WORK TO BE COMPLETED: Please repeat, exactly and with nothing added, the lines running from the line that contains "The OpenSCAD and" to the line that contains "sway += draw.uniform(0.5, 1.0)", both lines included.

SUPPLIED MATERIAL:
— Start —
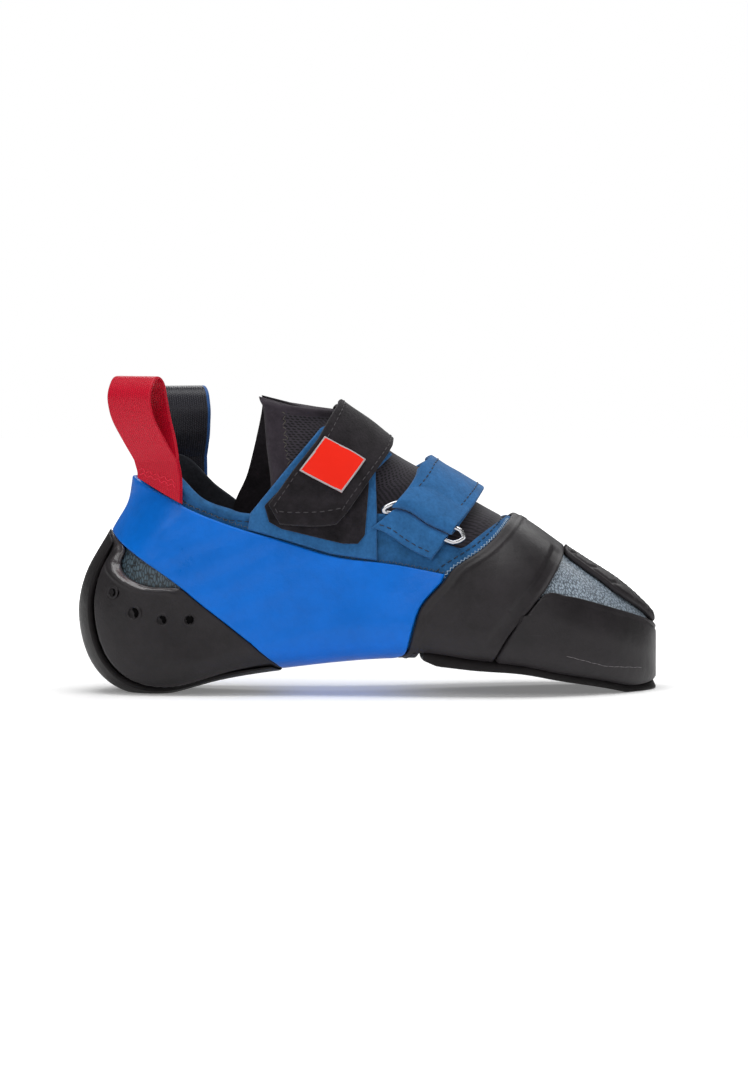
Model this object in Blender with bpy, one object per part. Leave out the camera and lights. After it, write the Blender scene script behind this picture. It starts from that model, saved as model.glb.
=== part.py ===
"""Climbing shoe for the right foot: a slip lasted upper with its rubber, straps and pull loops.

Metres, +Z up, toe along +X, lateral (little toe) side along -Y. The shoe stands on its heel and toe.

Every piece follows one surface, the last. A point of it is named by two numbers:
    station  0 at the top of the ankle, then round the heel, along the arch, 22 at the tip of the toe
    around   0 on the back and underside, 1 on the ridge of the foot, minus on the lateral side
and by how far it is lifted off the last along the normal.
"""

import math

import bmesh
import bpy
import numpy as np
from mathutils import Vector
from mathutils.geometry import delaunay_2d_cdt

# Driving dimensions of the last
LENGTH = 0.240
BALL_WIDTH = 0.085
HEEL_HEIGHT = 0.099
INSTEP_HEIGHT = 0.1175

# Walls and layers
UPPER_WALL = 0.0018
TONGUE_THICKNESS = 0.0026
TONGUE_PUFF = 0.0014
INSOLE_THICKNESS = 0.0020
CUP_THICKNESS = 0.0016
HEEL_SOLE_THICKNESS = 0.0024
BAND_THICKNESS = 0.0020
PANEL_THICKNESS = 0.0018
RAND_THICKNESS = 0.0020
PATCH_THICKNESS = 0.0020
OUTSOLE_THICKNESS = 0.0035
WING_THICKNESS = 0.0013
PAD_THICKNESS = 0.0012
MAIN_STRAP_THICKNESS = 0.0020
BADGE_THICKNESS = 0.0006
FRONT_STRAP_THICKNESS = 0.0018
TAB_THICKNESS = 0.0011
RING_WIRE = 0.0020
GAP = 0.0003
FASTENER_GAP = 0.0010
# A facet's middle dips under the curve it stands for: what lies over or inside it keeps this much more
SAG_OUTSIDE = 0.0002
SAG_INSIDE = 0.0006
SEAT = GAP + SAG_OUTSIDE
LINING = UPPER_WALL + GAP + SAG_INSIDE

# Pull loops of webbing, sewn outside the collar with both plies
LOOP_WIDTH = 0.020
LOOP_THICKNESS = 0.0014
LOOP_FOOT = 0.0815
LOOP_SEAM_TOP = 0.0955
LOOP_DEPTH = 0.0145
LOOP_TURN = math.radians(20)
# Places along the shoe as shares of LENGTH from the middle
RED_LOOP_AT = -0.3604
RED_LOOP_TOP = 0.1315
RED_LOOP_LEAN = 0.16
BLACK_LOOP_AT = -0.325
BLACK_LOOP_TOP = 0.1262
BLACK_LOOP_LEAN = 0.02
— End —
— Start —
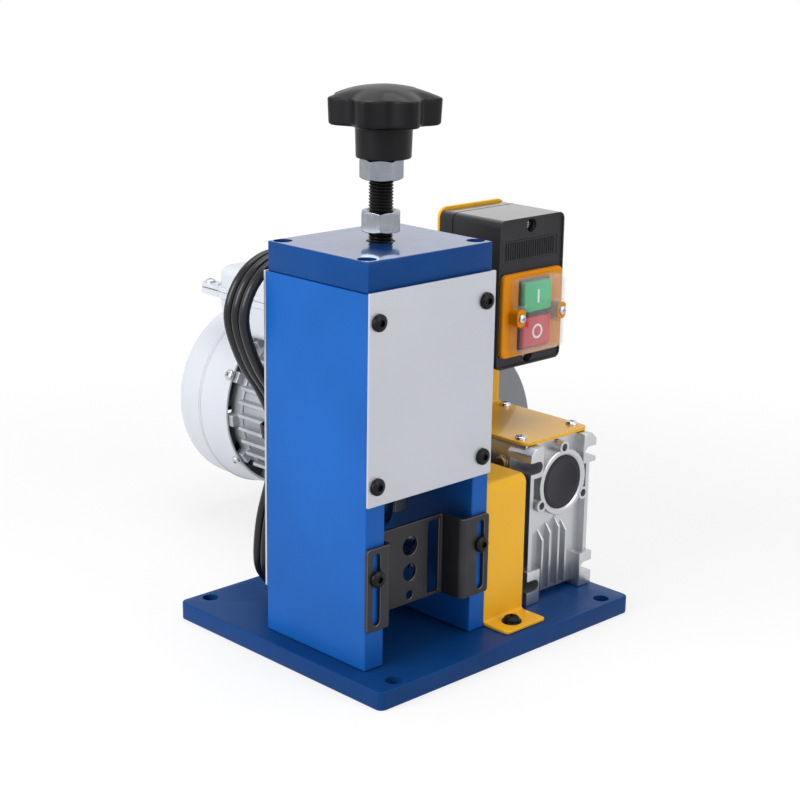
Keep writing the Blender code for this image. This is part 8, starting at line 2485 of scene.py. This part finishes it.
— End —
— Start —
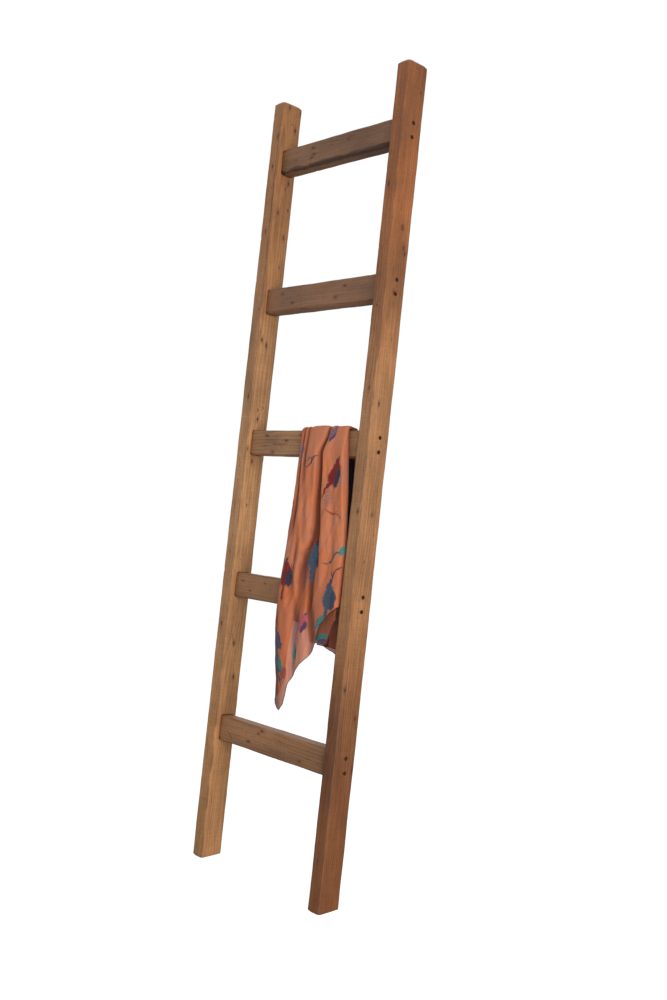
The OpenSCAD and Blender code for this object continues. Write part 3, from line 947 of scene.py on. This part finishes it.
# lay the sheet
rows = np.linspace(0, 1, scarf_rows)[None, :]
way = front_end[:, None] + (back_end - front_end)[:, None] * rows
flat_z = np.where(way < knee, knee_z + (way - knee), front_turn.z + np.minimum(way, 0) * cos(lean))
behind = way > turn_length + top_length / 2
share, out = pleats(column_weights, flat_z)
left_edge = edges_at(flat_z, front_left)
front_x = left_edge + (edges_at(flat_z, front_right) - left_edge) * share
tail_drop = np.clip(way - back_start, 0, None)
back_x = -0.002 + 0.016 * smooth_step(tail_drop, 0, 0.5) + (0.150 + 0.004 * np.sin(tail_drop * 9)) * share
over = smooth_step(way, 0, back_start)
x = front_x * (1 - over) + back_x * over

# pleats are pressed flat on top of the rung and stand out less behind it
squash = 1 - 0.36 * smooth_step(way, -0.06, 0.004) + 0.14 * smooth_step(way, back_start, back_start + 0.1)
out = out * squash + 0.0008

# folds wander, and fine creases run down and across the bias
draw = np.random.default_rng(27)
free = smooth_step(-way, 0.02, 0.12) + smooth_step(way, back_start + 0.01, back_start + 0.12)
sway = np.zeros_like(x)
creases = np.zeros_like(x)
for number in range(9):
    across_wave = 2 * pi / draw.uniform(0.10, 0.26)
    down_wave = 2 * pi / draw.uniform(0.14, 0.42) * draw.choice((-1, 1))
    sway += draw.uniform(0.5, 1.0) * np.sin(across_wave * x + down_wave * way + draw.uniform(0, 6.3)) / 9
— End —
THE RESPONSE:
The OpenSCAD and Blender code for this object continues. Write part 3, from line 947 of scene.py on. This part finishes it.
# lay the sheet
rows = np.linspace(0, 1, scarf_rows)[None, :]
way = front_end[:, None] + (back_end - front_end)[:, None] * rows
flat_z = np.where(way < knee, knee_z + (way - knee), front_turn.z + np.minimum(way, 0) * cos(lean))
behind = way > turn_length + top_length / 2
share, out = pleats(column_weights, flat_z)
left_edge = edges_at(flat_z, front_left)
front_x = left_edge + (edges_at(flat_z, front_right) - left_edge) * share
tail_drop = np.clip(way - back_start, 0, None)
back_x = -0.002 + 0.016 * smooth_step(tail_drop, 0, 0.5) + (0.150 + 0.004 * np.sin(tail_drop * 9)) * share
over = smooth_step(way, 0, back_start)
x = front_x * (1 - over) + back_x * over

# pleats are pressed flat on top of the rung and stand out less behind it
squash = 1 - 0.36 * smooth_step(way, -0.06, 0.004) + 0.14 * smooth_step(way, back_start, back_start + 0.1)
out = out * squash + 0.0008

# folds wander, and fine creases run down and across the bias
draw = np.random.default_rng(27)
free = smooth_step(-way, 0.02, 0.12) + smooth_step(way, back_start + 0.01, back_start + 0.12)
sway = np.zeros_like(x)
creases = np.zeros_like(x)
for number in range(9):
    across_wave = 2 * pi / draw.uniform(0.10, 0.26)
    down_wave = 2 * pi / draw.uniform(0.14, 0.42) * draw.choice((-1, 1))
    sway += draw.uniform(0.5, 1.0) * np.sin(across_wave * x + down_wave * way + draw.uniform(0, 6.3)) / 9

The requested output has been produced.